Dei nostri stessi dolori ha sofferto più lui che noi. Perché noi prima delle esperienze dolorose siamo vissuti nella serenità, Cristo invece le ha viste e tenute presenti dal primo istante della sua esistenza fino alla croce.
Per questo l’autore dell’Imitazione di Cristo ha affermato che “tutta la vita di Cristo fu croce e martirio: tota vita Christi crux fuit et martirium” (Imitazione di Cristo, II, 12).
Alle nostre sofferenze, unite alle sue, ha voluto dare un potere immenso di redenzione.
10. La contemplazione del volto sofferente di Gesù ci accompagni sempre, soprattutto nella contemplazione dei misteri del Rosario, non solo in quelli dolorosi, ma anche in tutti gli altri.
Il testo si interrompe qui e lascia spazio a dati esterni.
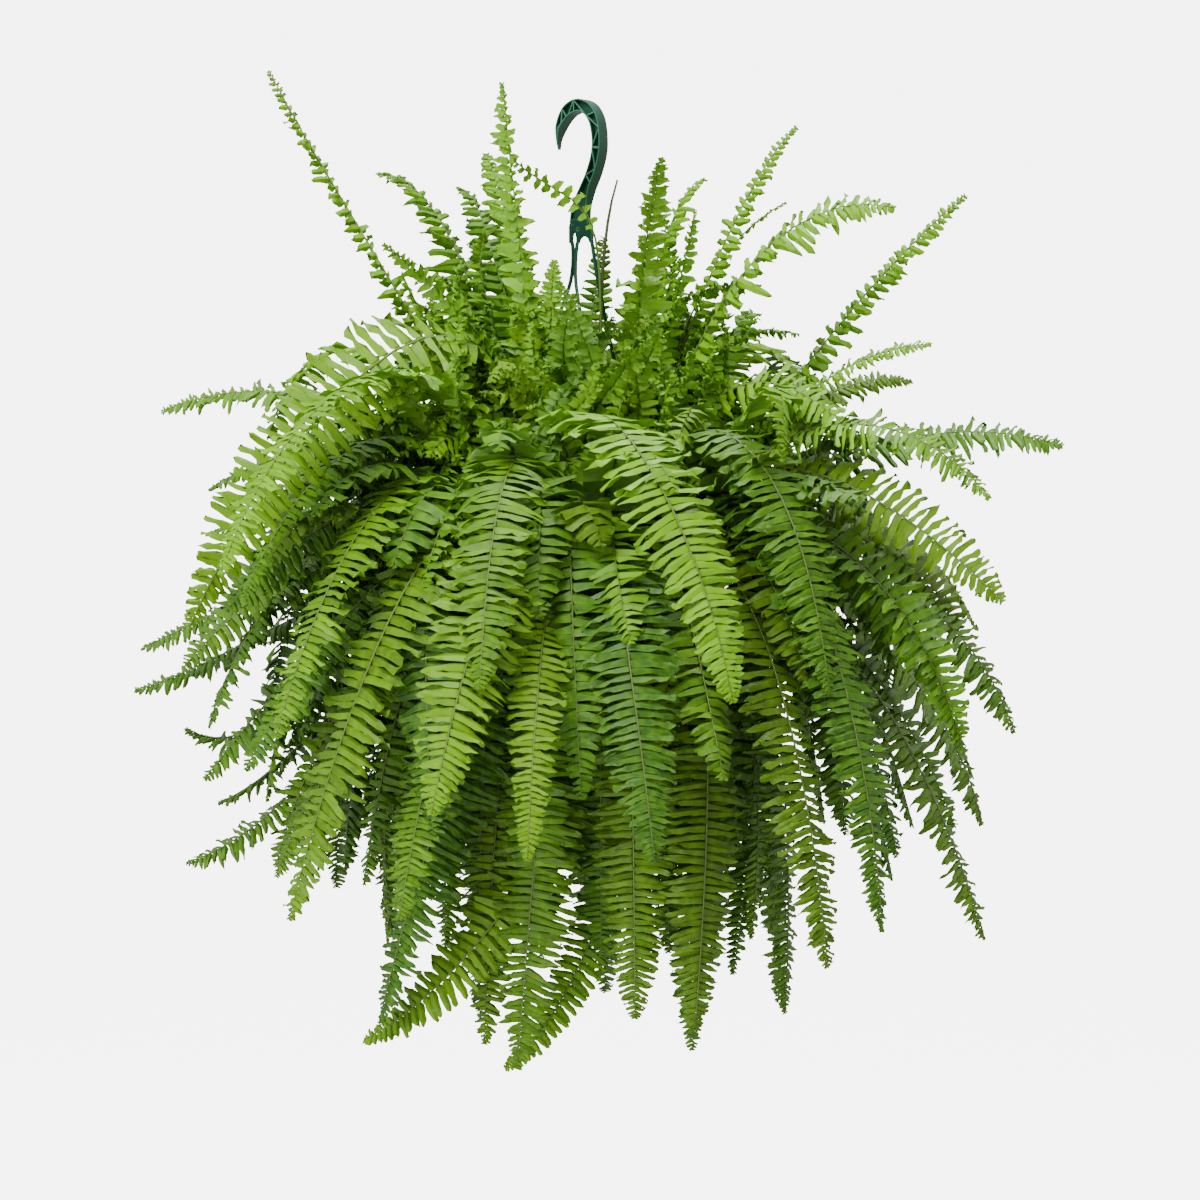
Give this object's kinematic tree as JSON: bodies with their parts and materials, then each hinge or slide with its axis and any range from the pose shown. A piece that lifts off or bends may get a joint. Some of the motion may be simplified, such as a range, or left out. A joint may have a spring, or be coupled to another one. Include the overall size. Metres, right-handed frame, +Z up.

È una contemplazione che ci fa bene, ci aiuta a stare più uniti a Lui, a partecipare maggiormente al compimento della redenzione e a tenerci lontano dal peccato.
Sono molto contento che il Signore ti abbia riavvicinato a Sé. Ti sei accostato alla Sorgente inesauribile, sempre nuova, di Luce e di Vita: “Chi segue me, non camminerà nelle tenebre, ma avrà la luce della vita” (Gv 8,12).
Ti ringrazio per la domanda, ti ricordo al Signore e ti benedico.